# Really Bad Nerves



## Sean P. McCormick (Aug 8, 2009)

Here is my 4mo Dutchie pup
How is this for poor nerves?
Should I send this back to the breeder or what?


http://www.youtube.com/watch?v=DAjx1WSpesI


----------



## Julie Ann Alvarez (Aug 4, 2007)

Nice Merry Go Round. Cute pup. Love the ears.

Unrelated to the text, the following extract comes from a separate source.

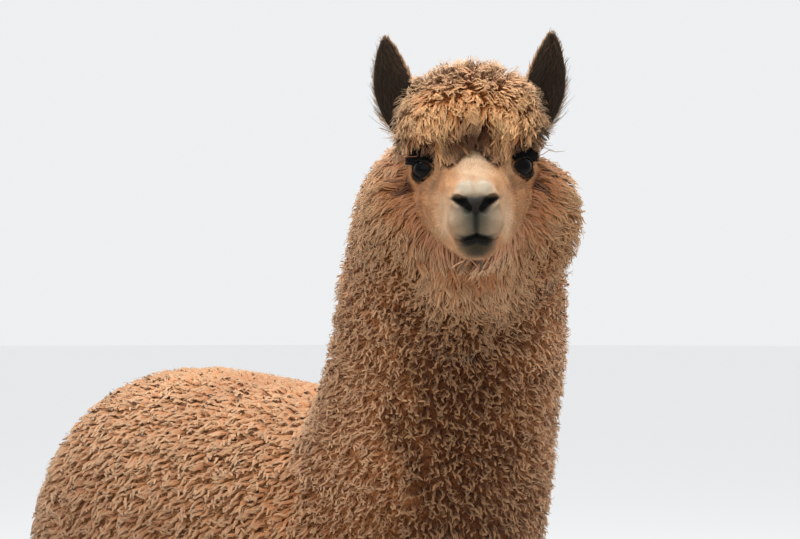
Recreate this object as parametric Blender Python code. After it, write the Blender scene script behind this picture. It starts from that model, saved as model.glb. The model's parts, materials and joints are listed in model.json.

The nerves suck send her to me. I know some one who is waiting for just such a pup.

Julie


----------



## Mike Scheiber (Feb 17, 2008)

Sean P. McCormick said:


> Here is my 4mo Dutchie pup
> How is this for poor nerves?
> Should I send this back to the breeder or what?
> 
> ...


WTF :lol:


----------



## Al Curbow (Mar 27, 2006)

Doesn't seem nervy to me, my bigger concern would be a puppy that stays still that long, lol


----------



## mike suttle (Feb 19, 2008)

I cant tell you much about his nerves from that short video, he looks pretty relaxed to me. I notice things like his coat length and ears from the video. And like Al said, he is pretty calm and laid back, maybe a little too calm in my opinion, but it is a very short video.


----------



## Sean P. McCormick (Aug 8, 2009)

it was a very short vid.
that was maybe the longest he has been still other than being asleep.


----------



## Harry Keely (Aug 26, 2009)

Whos he out of?


----------



## Sean P. McCormick (Aug 8, 2009)

Land of Oz Sosha
and
Vandalia Timo


----------



## mike suttle (Feb 19, 2008)

Sean P. McCormick said:


> Land of Oz Sosha
> and
> Vandalia Timo


You mean Timo Van Kamphuis. Timo is a great dog, I am glad that Eric and Betsy have him. I think the coat type you are seeing comes from the Land of OZ side. I have seen many puppies from Land of OZ who have plush type coats like this one and even longer. He looks like a very stable puppy, I would like to see video of him working if you can post that.
Timo is a littermate to Irtho Mulder in Holland. I have had several very nice offspring from Irtho, and I think that Timo will produce good as well.


----------



## Mike Scheiber (Feb 17, 2008)

Mike Scheiber said:


> WTF :lol:


Someone posts a 10 second video of a dog turning slowly and this is interesting and there is a need to know god help you all:lol:


----------



## Christopher Jones (Feb 17, 2009)

Mike Scheiber said:


> Someone posts a 10 second video of a dog turning slowly and this is interesting and there is a need to know god help you all:lol:


Yes its very important. The next time you are attacked by MS 13 while sitting on a merry go round and your dogs fails to engage, you will understand why.......... ;-):lol:


----------



## Harry Keely (Aug 26, 2009)

I have a buddy on the east coast with a male littermate to this dog and hes working it in ring. From what I have heard is so far so good with no complaints, good luck.


----------